3.8 KiB
This model was published in HF papers on 2024-10-21 and contributed to Hugging Face Transformers on 2026-02-04.
Moonshine Streaming
Moonshine Streaming is a streaming variant of the Moonshine speech recognition model, optimized for real-time transcription with low latency. Like the original Moonshine, it is an encoder-decoder model that uses Rotary Position Embedding (RoPE) for handling variable-length speech efficiently. The streaming architecture includes sliding window attention in the encoder and a context adapter that enables incremental processing of audio chunks.
Moonshine Streaming is available in three sizes: tiny, small, and medium, offering a trade-off between speed and accuracy. It is particularly well-suited for on-device streaming transcription and voice command applications.

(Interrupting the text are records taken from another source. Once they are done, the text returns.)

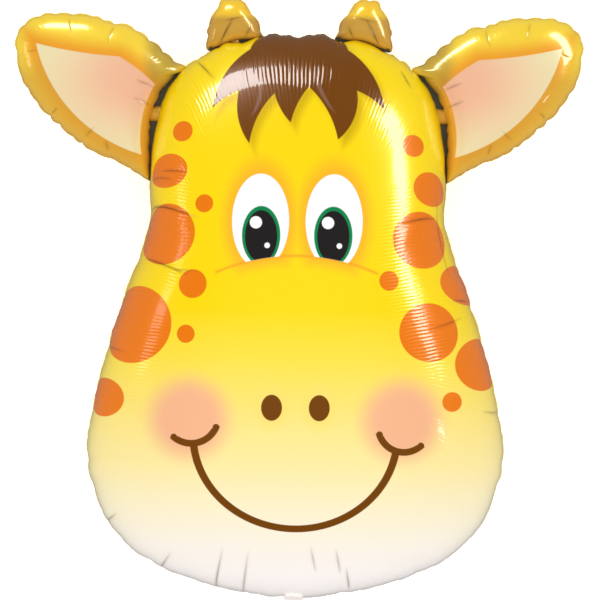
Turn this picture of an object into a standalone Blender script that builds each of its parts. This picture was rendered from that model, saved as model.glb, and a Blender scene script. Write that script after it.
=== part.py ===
"""An inflated foil balloon shaped as a giraffe's head, lying on its back.

Metres, +Z up. The face looks up, the chin points to -Y and the horns to +Y. The origin is
under the middle of the balloon, on the surface that it lies on.

The balloon is two printed films welded together round their edge, so it is one piece. The
film is far too thin to model and the weld seals it, so the envelope is one solid. Its head,
ears and horns are pillows: each has its own weld line, and a short neck lets the gas through
from the head. Between the head and an ear the two films lie flat together, as a web.
"""

import math

import bmesh
import bpy
from mathutils import Matrix, Vector

# Overall sizes of the pillows
HEAD_HEIGHT = 0.757
HEAD_WIDTH = 0.559
HEAD_DEPTH = 0.312
EAR_LENGTH = 0.229
EAR_HEIGHT = 0.222
EAR_DEPTH = 0.080
HORN_WIDTH = 0.073
HORN_HEIGHT = 0.066
HORN_DEPTH = 0.048

# The film's free edge outside its weld, and the wider web at an ear's root. Both films
# together are drawn thicker than they are, and no two pieces alike, so that no faces coincide.
SEAM_WIDTH = 0.005
EAR_WEB_WIDTH = 0.010
HORN_WEB_WIDTH = 0.005
HEAD_SEAM_THICKNESS = 0.0016
EAR_SEAM_THICKNESS = 0.0012
HORN_SEAM_THICKNESS = 0.0010

# The necks that let gas through from the head: half length, half width and half depth, and how
# far each is turned about Z
EAR_NECK = (0.026, 0.009, 0.008)
EAR_NECK_TURN = math.radians(-8)
HORN_NECK = (0.020, 0.007, 0.006)
HORN_NECK_TURN = math.radians(80)

# The flat tail that the balloon is filled through and its ribbon is tied to
TAIL_LENGTH = 0.038
TAIL_WIDTH = 0.026
TAIL_THICKNESS = 0.0022
TAIL_CORNER = 0.008
TAIL_CORNER_STEPS = 5

# How far the back is pressed in where it lies
FLAT_PRESS = 0.0035

# Puckers along a weld line: how deep, how far they reach in, and how far apart
HEAD_PUCKERS = (0.0032, 0.040, 0.042)
EAR_PUCKERS = (0.0026, 0.018, 0.022)
HORN_PUCKERS = (0.0018, 0.010, 0.018)
# How unevenly puckers are spaced and how unevenly deep they are, as shares of the values above
PUCKER_WANDER = 0.3
PUCKER_CONTRAST = 0.3

# A pillow's section: 2 is an ellipse, and a filled foil balloon is a little fuller
FULLNESS = 2.4
# How much thinner the head's crown is than its middle, where the head is narrower
CROWN_THINNING = 0.26
# The share of its outline over which a pillow's rounder core is averaged
CORE_SPREAD = 0.22

# Points round a pillow, and rings from its middle to its edge
HEAD_MESH = (112, 11)
EAR_MESH = (56, 7)
HORN_MESH = (28, 5)
NECK_MESH = (12, 6)

# The right half of the head's outline, from the chin to the crown: shares of its half width,
# and of its height
HEAD_HALF = (
    (0.000, 0.000),
    (0.385, 0.020),
    (0.690, 0.062),
    (0.872, 0.120),
    (0.965, 0.190),
    (1.000, 0.257),
    (0.970, 0.340),
    (0.897, 0.450),
    (0.801, 0.560),
    (0.738, 0.622),
    (0.706, 0.680),
    (0.712, 0.735),
    (0.700, 0.800),
    (0.676, 0.850),
    (0.622, 0.905),
    (0.480, 0.958),
    (0.300, 0.988),
    (0.000, 1.000),
)

# The right ear's outline about its root, anticlockwise: shares of its length and height
EAR_OUTLINE = (
    (-0.158, 0.270),
    (-0.075, 0.139),
    (-0.041, 0.054),
    (-0.009, -0.036),
    (0.012, -0.211),
    (0.020, -0.390),
    (0.058, -0.402),
    (0.222, -0.302),
    (0.392, -0.227),
    (0.520, -0.133),
    (0.667, 0.000),
    (0.743, 0.103),
    (0.807, 0.211),
    (0.830, 0.320),
    (0.842, 0.423),
    (0.813, 0.508),
    (0.743, 0.568),
    (0.643, 0.598),
    (0.415, 0.592),
    (0.281, 0.550),
    (0.170, 0.526),
    (0.029, 0.429),
    (-0.094, 0.317),
)
EAR_MIDDLE = (0.380, 0.163)

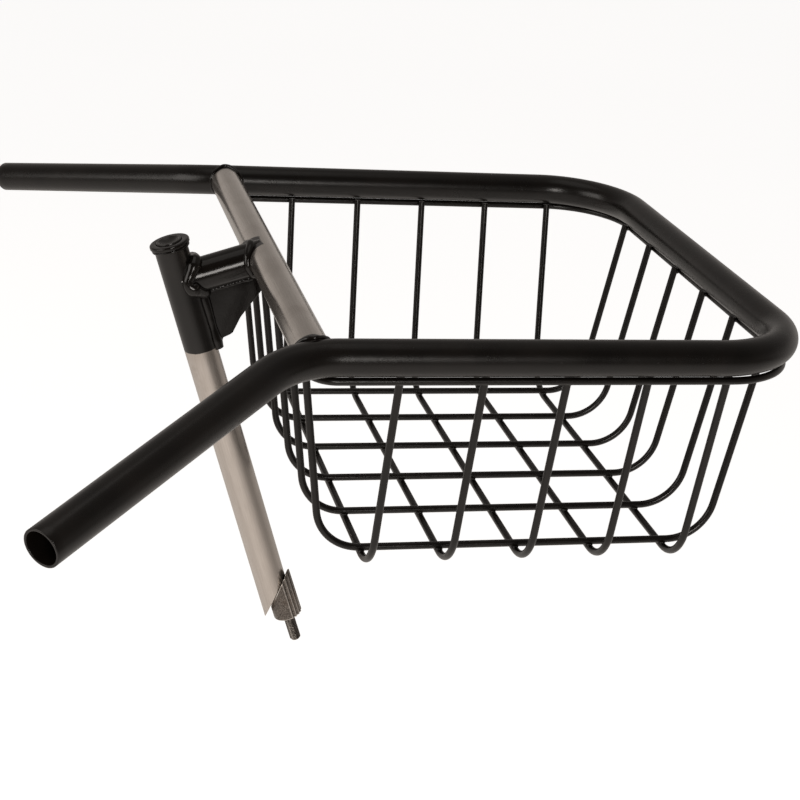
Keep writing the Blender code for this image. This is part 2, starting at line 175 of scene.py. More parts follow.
def mirrored(points):
    return [Vector((-p.x, p.y, p.z)) for p in reversed(points)]


def path_curve(name, points, closed=False):
    data = bpy.data.curves.new(name, "CURVE")
    data.dimensions = "3D"
    spline = data.splines.new("POLY")
    spline.points.add(len(points) - 1)
    for point, place in zip(spline.points, points):
        point.co = (place.x, place.y, place.z, 1.0)
    spline.use_cyclic_u = closed
    return new_object(name, data)


class NodeMaker:
    """A short way to add nodes to a tree; links gives each input a value or a socket to join."""

    def __init__(self, tree):
        self.tree = tree

    def add(self, kind, links=None, **settings):
        node = self.tree.nodes.new(kind)
        for key, value in settings.items():
            setattr(node, key, value)
        for key, value in (links or {}).items():
            if isinstance(value, bpy.types.NodeSocket):
                self.tree.links.new(value, node.inputs[key])
            else:
                node.inputs[key].default_value = value
        return node

    def math(self, operation, a, b=0.0):
        return self.add("ShaderNodeMath", {0: a, 1: b}, operation=operation).outputs[0]

    def ramp(self, value, low, high, start=0.0, end=1.0):
        """Maps value from low..high onto start..end, without overshoot."""
        links = {"Value": value, 1: low, 2: high, 3: start, 4: end}
        return self.add("ShaderNodeMapRange", links).outputs[0]

    def mixed(self, factor, a, b):
        """A colour between a and b, each a plain colour or a socket."""
        a, b = ((*c, 1.0) if isinstance(c, tuple) else c for c in (a, b))
        return self.add("ShaderNodeMix", {0: factor, 6: a, 7: b}, data_type="RGBA").outputs[2]


class NodeChain(NodeMaker):
    """A geometry node tree with named inputs."""

    def __init__(self, name, inputs):
        super().__init__(bpy.data.node_groups.new(name, "GeometryNodeTree"))
        face = self.tree.interface
        face.new_socket("Geometry", in_out="INPUT", socket_type="NodeSocketGeometry")
        for label, kind in inputs.items():
            face.new_socket(label, in_out="INPUT", socket_type="NodeSocket" + kind)
        face.new_socket("Geometry", in_out="OUTPUT", socket_type="NodeSocketGeometry")
        self.inputs = self.tree.nodes.new("NodeGroupInput").outputs
        self.result = self.tree.nodes.new("NodeGroupOutput")

    def finish(self, geometry):
        smooth = self.add("GeometryNodeSetShadeSmooth", {"Geometry": geometry})
        real = self.add("GeometryNodeRealizeInstances", {"Geometry": smooth.outputs[0]})
        finish = self.add(
            "GeometryNodeSetMaterial",
            {"Geometry": real.outputs[0], "Material": self.inputs["Finish"]},
        )
        self.tree.links.new(finish.outputs[0], self.result.inputs[0])
        return self.tree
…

You can find all the original Moonshine Streaming checkpoints under the Useful Sensors organization.
Tip
Moonshine Streaming processes raw audio waveforms directly without requiring mel-spectrogram preprocessing, making it efficient for real-time applications.
The example below demonstrates how to transcribe speech into text with [Pipeline] or the [AutoModel] class.
from transformers import pipeline
pipe = pipeline(
task="automatic-speech-recognition",
model="UsefulSensors/moonshine-streaming-tiny",
device=0
)
pipe("https://huggingface.co/datasets/Narsil/asr_dummy/resolve/main/mlk.flac")
from datasets import load_dataset
from transformers import AutoProcessor, MoonshineStreamingForConditionalGeneration
processor = AutoProcessor.from_pretrained("UsefulSensors/moonshine-streaming-tiny")
model = MoonshineStreamingForConditionalGeneration.from_pretrained(
"UsefulSensors/moonshine-streaming-tiny",
device_map="auto",
attn_implementation="sdpa"
)
ds = load_dataset("hf-internal-testing/librispeech_asr_dummy", "clean", split="validation")
audio_sample = ds[0]["audio"]
inputs = processor(audio_sample["array"], return_tensors="pt").to(model.device)
inputs = inputs.to(model.device)
generated_ids = model.generate(**inputs, max_new_tokens=100)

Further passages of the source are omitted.